We have configured the following setup:
global
daemon
chroot /var/lib/haproxy
user haproxy
group haproxy
master-worker
stats socket /run/haproxy/admin.sock user haproxy group haproxy mode 660 level admin expose-fd listeners
stats timeout 10s
# Default SSL material locations
ca-base /etc/ssl/certs
crt-base /etc/ssl/private
tune.ssl.default-dh-param 2048
ssl-default-bind-options no-sslv3 no-tlsv10 no-tlsv11 no-tls-tickets
ssl-default-bind-ciphers ECDHE-ECDSA-AES128-GCM-SHA256:ECDHE-RSA-AES128-GCM-SHA256:ECDHE-ECDSA-AES256-GCM-SHA384:ECDHE-RSA-AES256-GCM-SHA384:ECDHE-ECDSA-CHACHA20-POLY1305:ECDHE-RSA-CHACHA20-POLY1305:DHE-RSA-AES128-GCM-SHA256:DHE-RSA-AES256-GCM-SHA384
# See: https://ssl-config.mozilla.org/#server=haproxy&server-version=2.0.3&config=intermediate
# intermediate configuration, tweak to your needs
ssl-default-bind-ciphersuites TLS_AES_128_GCM_SHA256:TLS_AES_256_GCM_SHA384:TLS_CHACHA20_POLY1305_SHA256
ssl-default-server-ciphers ECDHE-ECDSA-AES128-GCM-SHA256:ECDHE-RSA-AES128-GCM-SHA256:ECDHE-ECDSA-AES256-GCM-SHA384:ECDHE-RSA-AES256-GCM-SHA384:ECDHE-ECDSA-CHACHA20-POLY1305:ECDHE-RSA-CHACHA20-POLY1305:DHE-RSA-AES128-GCM-SHA256:DHE-RSA-AES256-GCM-SHA384
ssl-default-server-ciphersuites TLS_AES_128_GCM_SHA256:TLS_AES_256_GCM_SHA384:TLS_CHACHA20_POLY1305_SHA256
ssl-default-server-options no-sslv3 no-tlsv10 no-tlsv11 no-tls-tickets
ssl-dh-param-file /etc/haproxy/dhparam.pem
tune.ssl.cachesize 80000
tune.ssl.lifetime 900
log /dev/log len 4096 local0
log /dev/log len 4096 local1 notice
defaults
mode http
option http-server-close #Setting "option http-server-close" enables HTTP connection-close mode on the server side while keeping the ability to support HTTP keep-alive and pipelining on the client side.
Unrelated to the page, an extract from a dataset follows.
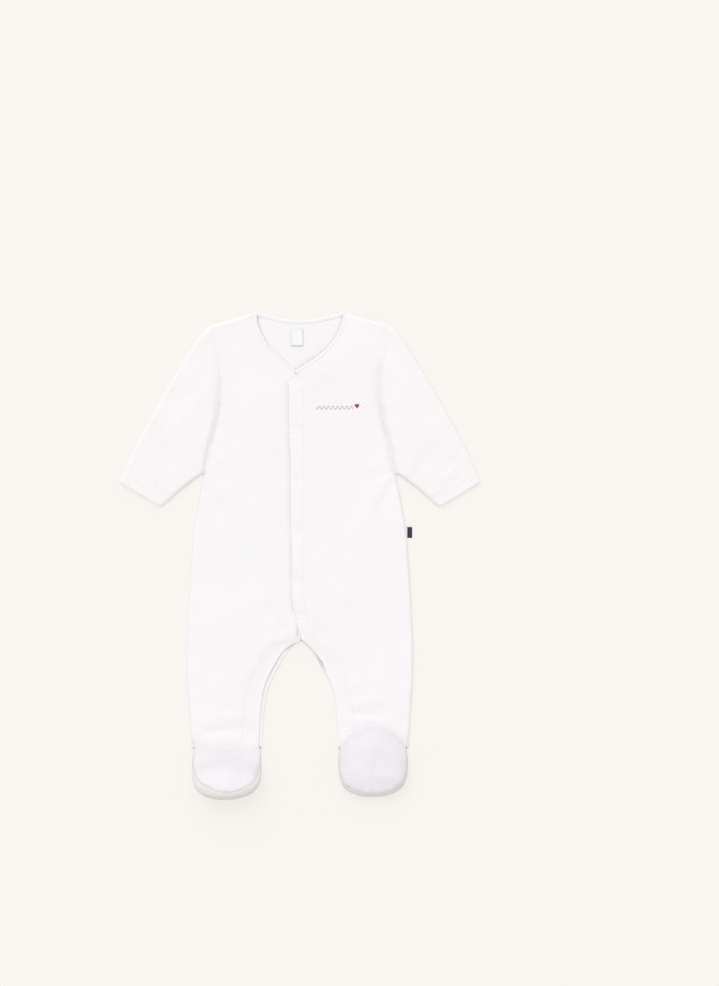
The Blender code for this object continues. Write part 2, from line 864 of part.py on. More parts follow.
def main():
    for old in list(bpy.data.objects):
        bpy.data.objects.remove(old)
    collection("sleepsuit")
    for row in FINISHES:
        finish(row)

    cloth_sheet("back_panel", back_rows(), mirror=True, upside_down=True)
    left = front_rows(OVER)
    right = mirrored(front_rows(UNDER))
    cloth_sheet("front_left", left)
    cloth_sheet("front_right", right)
    for name, side in (("sleeve_left", OVER), ("sleeve_right", UNDER)):
        tube_wall(name, *sleeve_rings(), side)
    path = smoothed(binding_path(), BINDING_STEPS)
    band("neck_binding", path, BINDING_WIDTH, BINDING_THICK, "velour")
    foot("left", FOOT_LEFT, OVER)
    foot("right", FOOT_RIGHT, UNDER)

    near = 2 * SNAP_RADIUS
    for number, down in enumerate(FRONT_SNAPS_DOWN, start=1):
        up = highest(left, FRONT_SNAP_OUT, down, FRONT_SNAP_REACH) + SEAM_GAP
        snap(f"snap_front_{number}", FRONT_SNAP_OUT, down, up)
    leg = follow(INNER_LEG, "down", "out")
    for name, side, rows in (("left", OVER, left), ("right", UNDER, right)):
        for number, row in enumerate(LEG_SNAPS, start=1):
            out = (leg(row["down"]) + row["inset"]) * side
            up = highest(rows, out, row["down"], near) + SEAM_GAP
            snap(f"snap_leg_{name}_{number}", out, row["down"], up)

    tape("neck_label", LABEL["out"], BACK_TOP + SEAM_GAP, LABEL, "tape")
    edge = follow(SIDE, "down", "out")(TAB["down"] + TAB["length"] / 2)
    tape("side_tab", edge + SEAM_GAP + TAB["width"] / 2, 0.0, TAB, "navy")


main()
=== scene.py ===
# %% [markdown]
# # A baby's footed sleepsuit, laid flat on its back
# The suit is cut from thin white cotton velour: a back in one piece with its legs, two
# fronts that lap down the middle, two sleeves, and two feet of an upper and a sole each.
# The solids loaded here give every piece its place, so each cloth piece below is a thin
# skin drawn over the same form, with turned edges, creases and stitches that solids leave out.

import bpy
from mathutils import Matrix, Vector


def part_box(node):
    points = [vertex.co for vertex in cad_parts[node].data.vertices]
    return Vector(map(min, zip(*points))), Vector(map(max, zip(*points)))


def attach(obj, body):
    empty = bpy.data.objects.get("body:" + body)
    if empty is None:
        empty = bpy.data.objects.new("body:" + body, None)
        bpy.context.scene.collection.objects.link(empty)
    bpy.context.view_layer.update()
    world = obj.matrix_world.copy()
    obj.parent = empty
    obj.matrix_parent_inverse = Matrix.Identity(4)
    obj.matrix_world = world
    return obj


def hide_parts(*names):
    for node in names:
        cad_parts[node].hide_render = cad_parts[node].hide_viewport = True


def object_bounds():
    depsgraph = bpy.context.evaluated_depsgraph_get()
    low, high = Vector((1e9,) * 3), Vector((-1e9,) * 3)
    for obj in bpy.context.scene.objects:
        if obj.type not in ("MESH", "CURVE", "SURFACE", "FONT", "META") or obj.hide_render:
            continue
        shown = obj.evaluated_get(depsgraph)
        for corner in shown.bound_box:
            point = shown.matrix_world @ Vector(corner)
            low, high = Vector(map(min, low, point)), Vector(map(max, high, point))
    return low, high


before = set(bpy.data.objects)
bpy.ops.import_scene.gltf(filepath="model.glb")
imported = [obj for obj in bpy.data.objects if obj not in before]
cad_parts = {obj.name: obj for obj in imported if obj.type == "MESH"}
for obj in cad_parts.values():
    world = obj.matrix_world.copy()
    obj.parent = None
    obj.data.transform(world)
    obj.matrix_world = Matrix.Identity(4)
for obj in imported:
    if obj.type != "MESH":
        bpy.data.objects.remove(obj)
cad_low, cad_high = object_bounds()
print("solids:", len(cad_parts), "box", [round(v, 4) for v in (*cad_low, *cad_high)])

# %% Libraries and the suit's own units
import math

import bmesh
import bpy
import numpy as np
from mathutils import Vector

MM = 0.001
TOP = cad_high.y / MM
LEFT, RIGHT = 1, -1
print("top of the shoulders at", round(TOP, 2), "mm")

# %% [markdown]
# ## Lines of the pattern
# A maker draws a pattern as a few curves. Here each curve is a short table: a place along
# it and how far out from the centre line it is, in millimetres. "Down" is counted from the
# top of the shoulders. A smooth curve through a table is one function, so any number of
# points can be taken from it.


# %% Curves through tables
def smooth(*pairs):
    """A soft curve through (where, value) pairs, for numbers or arrays."""
    keys, values = np.array(pairs, float).T
    before = np.maximum(np.arange(len(keys)) - 1, 0)
    after = np.minimum(np.arange(len(keys)) + 1, len(keys) - 1)
    slopes = (values[after] - values[before]) / (keys[after] - keys[before])

    def at(where):
        where = np.clip(np.asarray(where, float), keys[0], keys[-1])
        i = np.clip(np.searchsorted(keys, where, side="left") - 1, 0, len(keys) - 2)
        span = keys[i + 1] - keys[i]
        t = (where - keys[i]) / span
        rise = values[i + 1] - values[i]
        bend = (1 - t) * (slopes[i] * span - rise) - t * (slopes[i + 1] * span - rise)
        return values[i] + rise * t + t * (1 - t) * bend

    return at


def straight(*pairs):
    keys, values = np.array(pairs, float).T
    return lambda where: np.interp(where, keys, values)


def moved_aside(points, distance):
    """A line of (out, down) points moved sideways, to the left of its run."""
    points = np.array(points, float)
    last = len(points) - 1
    run = [points[min(i + 1, last)] - points[max(i - 1, 0)] for i in range(last + 1)]
    return [(o + distance * d[1] / np.hypot(*d), w - distance * d[0] / np.hypot(*d))
            for (o, w), d in zip(points, run)]


neck_over = [
    (49.8, 0.6), (47.6, 14), (41.6, 28), (34, 38.4), (23, 49.4), (13.5, 56), (-2.9, 66.6), (-6.6, 69)]
neck_under = [
    (50, 0.6), (49, 12.6), (44.9, 23.8), (37.8, 37), (30.4, 45.6), (17.6, 57), (6.9, 66), (-1.5, 72)]
neck_back = [(0, 10), (16, 8.8), (32, 5.6), (49.8, 0.6)]
shoulder_neck, shoulder_tip, armpit = (56, 2.4), (101, 15.7), (109.9, 187.2)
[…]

This provides the lowest latency on the client side (slow network) and the fastest session reuse on the server side to save server resources
option forwardfor #Enable insertion of the X-Forwarded-For header to requests sent to servers
timeout http-keep-alive 15s #Set the maximum allowed time to wait for a new HTTP request to appear
option redispatch #if a server designated by a cookie is down, clients may definitely stick to it because they cannot flush the cookie, so they will not be able to access the service anymore. Specifying "option redispatch" will allow the proxy to break cookie
option http-buffer-request # enable HTTP body logging, needed for body param extraction
retries 3 # per default start 3 retries if server isn't reacting
log global
log-format '{"host":"%H","ident":"haproxy-v2","pid":%pid,"time":"%Tl","customerId":"%[capture.req.hdr(4)]","haproxy":{"conn":{"actconn":%ac,"feconn":%fc,"beconn":%bc,"srv_conn":%sc},"queue":{"backend":%bq,"srv":%sq},"time":{"Tq":%Tq,"Tw":%Tw,"Tc":%Tc,"Tr":%Tr,"Tt":%Tt,"Ta":%Ta},"termination_state":"%tsc","retries":%rc,"proxying":{"client_ip":"%ci","client_port":%cp,"frontend_ip":"%fi","frontend_port":%fp,"backend_name":"%b","frontend_name":"%ft","server_name":"%s","server_ip":"%si","server_port":"%sp"},"ssl":{"version":"%sslv","ciphers":"%sslc"},"request":{"method":"%HM","uri":"%HU","uri-query-string":"%HQ","uri-path":"%HP","protocol":"%HV"},"req-headers":{"user-agent":"%[capture.req.hdr(0)]","referrer":"%[capture.req.hdr(1)]","content-length":"%[capture.req.hdr(2)]","requested-host":"%[capture.req.hdr(3)]"},"response":{"status_code":%ST},"bytes":{"uploaded":%U,"read":%B}}}'
no option log-separate-errors # we need the errors not separately as we have it in ELK stack
option log-health-checks # we want the haproxy checks logged as well
no option logasap # disabled as we want to see all time it needs to fulfill the request
no option dontlognull # disabled as we want to see normal requests as well
timeout connect 20s
timeout queue 30s
timeout client 60s
timeout server 60s
timeout client-fin 30s
timeout http-request 20s
timeout http-keep-alive 75s
timeout tarpit 15s
errorfile 400 /etc/haproxy/errors/400.http
errorfile 403 /etc/haproxy/errors/403.http
errorfile 408 /etc/haproxy/errors/408.http
errorfile 500 /etc/haproxy/errors/500.http
errorfile 502 /etc/haproxy/errors/502.http
errorfile 503 /etc/haproxy/errors/503.http
errorfile 504 /etc/haproxy/errors/504.http
### DEFINE FRONTENDS
# this is our general frontend
frontend http-https-in
mode http
bind <haproxy-server>:443 ssl crt /etc/haproxy/certs/10.2018..com.pem crt /etc/haproxy/certs/.pem crt /etc/haproxy/certs/.com.pem
bind <haproxy-server>:80
# CAPTURE DATA FROM REQUESTS FOR LOGGING
capture request header User-Agent len 256 # for user agent
capture request header Referer len 256 # for referrer
capture request header Content-Length len 10 # for content length of POST (does this also work for PUT?)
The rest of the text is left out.